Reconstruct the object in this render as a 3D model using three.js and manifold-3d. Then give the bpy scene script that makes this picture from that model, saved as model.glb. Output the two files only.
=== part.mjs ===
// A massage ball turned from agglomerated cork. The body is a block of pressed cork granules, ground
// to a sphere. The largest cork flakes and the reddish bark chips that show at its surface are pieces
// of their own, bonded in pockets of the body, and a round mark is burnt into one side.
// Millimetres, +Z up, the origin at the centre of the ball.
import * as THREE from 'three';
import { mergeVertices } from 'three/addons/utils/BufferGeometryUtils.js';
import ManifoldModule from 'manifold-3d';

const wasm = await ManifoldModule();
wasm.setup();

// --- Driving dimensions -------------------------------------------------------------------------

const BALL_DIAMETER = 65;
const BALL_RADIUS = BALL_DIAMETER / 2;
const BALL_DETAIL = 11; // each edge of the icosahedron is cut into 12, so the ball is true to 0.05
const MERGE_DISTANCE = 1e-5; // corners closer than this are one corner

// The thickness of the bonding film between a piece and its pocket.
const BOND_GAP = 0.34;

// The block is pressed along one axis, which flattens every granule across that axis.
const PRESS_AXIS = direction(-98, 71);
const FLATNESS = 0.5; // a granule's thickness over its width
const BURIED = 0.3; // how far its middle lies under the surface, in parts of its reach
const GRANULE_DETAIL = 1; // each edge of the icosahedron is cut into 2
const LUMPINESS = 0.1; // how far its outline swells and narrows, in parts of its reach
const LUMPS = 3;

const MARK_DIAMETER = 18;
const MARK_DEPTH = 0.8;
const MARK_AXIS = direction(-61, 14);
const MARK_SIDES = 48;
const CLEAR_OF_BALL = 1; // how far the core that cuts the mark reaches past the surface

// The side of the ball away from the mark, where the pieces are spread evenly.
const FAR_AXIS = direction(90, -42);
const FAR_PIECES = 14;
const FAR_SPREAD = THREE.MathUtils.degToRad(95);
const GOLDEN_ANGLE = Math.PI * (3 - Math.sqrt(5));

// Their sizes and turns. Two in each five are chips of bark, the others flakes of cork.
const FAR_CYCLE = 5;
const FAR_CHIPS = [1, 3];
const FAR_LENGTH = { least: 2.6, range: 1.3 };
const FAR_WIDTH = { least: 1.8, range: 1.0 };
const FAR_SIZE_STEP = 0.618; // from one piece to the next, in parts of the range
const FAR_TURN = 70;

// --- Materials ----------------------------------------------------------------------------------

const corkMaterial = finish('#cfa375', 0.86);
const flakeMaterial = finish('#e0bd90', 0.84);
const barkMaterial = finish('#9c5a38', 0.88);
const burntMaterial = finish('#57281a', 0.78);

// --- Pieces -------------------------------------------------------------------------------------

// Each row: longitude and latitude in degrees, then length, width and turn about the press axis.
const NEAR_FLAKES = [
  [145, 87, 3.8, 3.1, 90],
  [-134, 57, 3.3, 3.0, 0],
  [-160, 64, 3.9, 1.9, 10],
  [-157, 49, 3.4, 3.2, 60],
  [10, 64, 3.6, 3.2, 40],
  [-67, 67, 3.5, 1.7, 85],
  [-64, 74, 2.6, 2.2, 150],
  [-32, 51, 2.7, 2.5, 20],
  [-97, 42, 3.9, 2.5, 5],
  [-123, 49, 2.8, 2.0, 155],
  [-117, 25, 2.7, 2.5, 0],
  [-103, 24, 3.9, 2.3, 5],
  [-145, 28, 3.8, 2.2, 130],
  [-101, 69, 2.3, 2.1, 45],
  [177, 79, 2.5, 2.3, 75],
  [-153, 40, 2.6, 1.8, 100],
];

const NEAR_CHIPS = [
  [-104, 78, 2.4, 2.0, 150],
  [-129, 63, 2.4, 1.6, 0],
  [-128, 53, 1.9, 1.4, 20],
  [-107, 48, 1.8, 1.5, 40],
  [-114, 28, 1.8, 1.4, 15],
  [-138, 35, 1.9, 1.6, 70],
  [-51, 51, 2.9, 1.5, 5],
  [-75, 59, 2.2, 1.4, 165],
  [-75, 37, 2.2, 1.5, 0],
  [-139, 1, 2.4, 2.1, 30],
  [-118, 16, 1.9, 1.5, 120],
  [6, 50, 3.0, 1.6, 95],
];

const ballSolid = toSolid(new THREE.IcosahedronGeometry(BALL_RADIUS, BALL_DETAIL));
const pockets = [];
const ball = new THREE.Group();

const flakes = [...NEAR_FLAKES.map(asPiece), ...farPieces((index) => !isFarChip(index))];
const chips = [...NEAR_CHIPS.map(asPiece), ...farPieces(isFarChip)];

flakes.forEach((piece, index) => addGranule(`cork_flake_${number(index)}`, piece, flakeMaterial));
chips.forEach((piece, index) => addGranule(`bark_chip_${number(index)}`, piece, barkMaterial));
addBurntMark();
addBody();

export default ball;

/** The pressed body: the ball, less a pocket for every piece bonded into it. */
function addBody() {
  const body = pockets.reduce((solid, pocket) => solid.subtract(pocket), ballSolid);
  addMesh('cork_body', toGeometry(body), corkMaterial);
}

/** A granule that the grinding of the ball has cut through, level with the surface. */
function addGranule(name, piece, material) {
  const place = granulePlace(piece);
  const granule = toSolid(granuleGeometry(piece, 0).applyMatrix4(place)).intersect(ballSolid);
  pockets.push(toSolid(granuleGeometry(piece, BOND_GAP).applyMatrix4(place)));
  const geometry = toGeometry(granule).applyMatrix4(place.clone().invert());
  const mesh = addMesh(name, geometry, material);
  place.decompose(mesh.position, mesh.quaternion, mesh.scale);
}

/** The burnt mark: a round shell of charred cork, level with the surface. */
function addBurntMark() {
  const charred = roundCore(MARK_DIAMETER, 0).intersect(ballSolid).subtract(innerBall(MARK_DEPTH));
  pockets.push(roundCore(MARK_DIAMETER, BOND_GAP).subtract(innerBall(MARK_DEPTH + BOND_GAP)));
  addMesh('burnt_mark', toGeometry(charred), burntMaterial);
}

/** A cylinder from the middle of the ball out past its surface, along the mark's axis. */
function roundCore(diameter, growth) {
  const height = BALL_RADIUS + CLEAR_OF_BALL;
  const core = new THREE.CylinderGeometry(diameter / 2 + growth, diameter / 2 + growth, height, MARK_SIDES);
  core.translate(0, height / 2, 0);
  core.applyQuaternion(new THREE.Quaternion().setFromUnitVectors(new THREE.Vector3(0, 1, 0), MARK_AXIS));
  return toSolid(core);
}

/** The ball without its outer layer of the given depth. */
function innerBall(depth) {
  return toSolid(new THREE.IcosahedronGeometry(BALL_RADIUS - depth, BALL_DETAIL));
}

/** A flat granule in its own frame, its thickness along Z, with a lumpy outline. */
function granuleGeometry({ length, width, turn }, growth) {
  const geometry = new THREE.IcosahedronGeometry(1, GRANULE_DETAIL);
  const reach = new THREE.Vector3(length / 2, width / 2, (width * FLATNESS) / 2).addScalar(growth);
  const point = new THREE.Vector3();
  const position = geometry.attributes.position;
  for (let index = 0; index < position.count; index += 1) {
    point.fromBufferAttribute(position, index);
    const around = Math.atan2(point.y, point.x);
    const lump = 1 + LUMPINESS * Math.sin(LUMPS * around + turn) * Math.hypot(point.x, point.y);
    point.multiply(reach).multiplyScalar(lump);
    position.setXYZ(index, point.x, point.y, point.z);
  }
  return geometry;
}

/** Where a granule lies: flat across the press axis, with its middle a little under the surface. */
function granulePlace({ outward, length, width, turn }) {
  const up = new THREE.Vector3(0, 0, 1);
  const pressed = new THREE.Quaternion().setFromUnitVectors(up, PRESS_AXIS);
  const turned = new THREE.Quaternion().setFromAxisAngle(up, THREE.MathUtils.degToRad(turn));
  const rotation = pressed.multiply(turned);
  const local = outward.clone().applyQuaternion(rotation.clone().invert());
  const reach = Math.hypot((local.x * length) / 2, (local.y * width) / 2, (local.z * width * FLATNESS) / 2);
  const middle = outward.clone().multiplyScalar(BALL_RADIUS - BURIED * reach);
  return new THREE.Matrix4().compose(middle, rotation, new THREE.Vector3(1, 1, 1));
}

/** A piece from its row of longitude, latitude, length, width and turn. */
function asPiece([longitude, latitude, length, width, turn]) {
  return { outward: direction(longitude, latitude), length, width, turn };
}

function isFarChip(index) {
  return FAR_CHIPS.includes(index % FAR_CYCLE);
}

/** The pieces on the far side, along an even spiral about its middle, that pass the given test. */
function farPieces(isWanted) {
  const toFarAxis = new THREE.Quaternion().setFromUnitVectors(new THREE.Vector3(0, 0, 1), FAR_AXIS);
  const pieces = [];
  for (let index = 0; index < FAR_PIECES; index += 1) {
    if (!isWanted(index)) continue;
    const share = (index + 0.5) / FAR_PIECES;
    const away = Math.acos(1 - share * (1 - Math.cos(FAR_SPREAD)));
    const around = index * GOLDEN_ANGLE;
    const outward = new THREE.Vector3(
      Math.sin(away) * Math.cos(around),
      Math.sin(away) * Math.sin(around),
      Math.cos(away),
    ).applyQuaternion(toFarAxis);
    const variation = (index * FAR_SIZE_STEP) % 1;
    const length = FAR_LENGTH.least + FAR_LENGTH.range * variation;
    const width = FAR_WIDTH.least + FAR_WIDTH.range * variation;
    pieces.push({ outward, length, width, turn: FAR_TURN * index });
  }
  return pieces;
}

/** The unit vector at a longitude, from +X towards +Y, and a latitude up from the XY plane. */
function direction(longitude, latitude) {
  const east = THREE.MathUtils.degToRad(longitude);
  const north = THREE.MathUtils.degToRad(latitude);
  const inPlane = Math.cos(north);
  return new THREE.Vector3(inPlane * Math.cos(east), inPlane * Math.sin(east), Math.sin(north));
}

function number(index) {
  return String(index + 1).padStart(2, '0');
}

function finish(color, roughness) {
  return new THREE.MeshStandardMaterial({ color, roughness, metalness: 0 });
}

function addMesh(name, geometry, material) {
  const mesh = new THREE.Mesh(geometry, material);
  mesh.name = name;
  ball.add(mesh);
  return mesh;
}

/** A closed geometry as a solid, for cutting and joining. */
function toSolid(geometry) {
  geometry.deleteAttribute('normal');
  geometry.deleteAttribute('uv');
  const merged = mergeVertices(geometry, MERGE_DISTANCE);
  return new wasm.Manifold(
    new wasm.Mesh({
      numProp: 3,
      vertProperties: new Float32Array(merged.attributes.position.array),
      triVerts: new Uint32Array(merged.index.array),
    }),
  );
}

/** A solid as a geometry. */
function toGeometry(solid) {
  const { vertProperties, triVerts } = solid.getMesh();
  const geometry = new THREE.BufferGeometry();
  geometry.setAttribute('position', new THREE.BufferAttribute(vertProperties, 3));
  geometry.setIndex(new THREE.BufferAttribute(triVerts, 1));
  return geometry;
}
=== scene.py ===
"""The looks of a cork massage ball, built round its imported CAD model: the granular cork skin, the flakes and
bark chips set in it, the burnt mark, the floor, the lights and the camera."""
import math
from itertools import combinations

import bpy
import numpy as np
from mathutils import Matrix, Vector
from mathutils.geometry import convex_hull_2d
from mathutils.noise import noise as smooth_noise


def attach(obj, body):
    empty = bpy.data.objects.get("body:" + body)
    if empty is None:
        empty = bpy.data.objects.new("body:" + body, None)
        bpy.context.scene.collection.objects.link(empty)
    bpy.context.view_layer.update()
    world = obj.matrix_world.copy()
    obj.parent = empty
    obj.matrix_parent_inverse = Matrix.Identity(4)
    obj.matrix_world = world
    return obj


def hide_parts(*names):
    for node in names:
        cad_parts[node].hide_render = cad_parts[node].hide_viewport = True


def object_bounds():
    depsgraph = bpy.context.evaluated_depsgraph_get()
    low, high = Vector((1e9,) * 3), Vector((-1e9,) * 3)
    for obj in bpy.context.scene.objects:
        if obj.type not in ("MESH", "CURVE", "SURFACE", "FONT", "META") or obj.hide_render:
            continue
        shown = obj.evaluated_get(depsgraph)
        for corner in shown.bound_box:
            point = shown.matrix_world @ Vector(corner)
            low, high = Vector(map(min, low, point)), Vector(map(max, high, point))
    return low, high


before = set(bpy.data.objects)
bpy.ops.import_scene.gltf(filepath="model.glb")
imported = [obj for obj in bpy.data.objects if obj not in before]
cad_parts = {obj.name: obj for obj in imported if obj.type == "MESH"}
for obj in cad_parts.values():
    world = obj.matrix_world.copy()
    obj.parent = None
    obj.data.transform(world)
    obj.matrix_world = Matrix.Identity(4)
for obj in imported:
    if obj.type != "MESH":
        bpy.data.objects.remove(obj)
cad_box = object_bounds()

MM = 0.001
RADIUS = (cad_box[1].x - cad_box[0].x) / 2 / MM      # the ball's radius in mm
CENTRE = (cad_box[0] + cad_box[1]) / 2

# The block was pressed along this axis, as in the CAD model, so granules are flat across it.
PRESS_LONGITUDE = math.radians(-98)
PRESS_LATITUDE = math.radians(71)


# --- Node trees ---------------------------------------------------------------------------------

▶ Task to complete
All lines in the data that contain the word "empty" should be copied.

▶ Result of this task
    empty = bpy.data.objects.get("body:" + body)
    if empty is None:
        empty = bpy.data.objects.new("body:" + body, None)
        bpy.context.scene.collection.objects.link(empty)
    obj.parent = empty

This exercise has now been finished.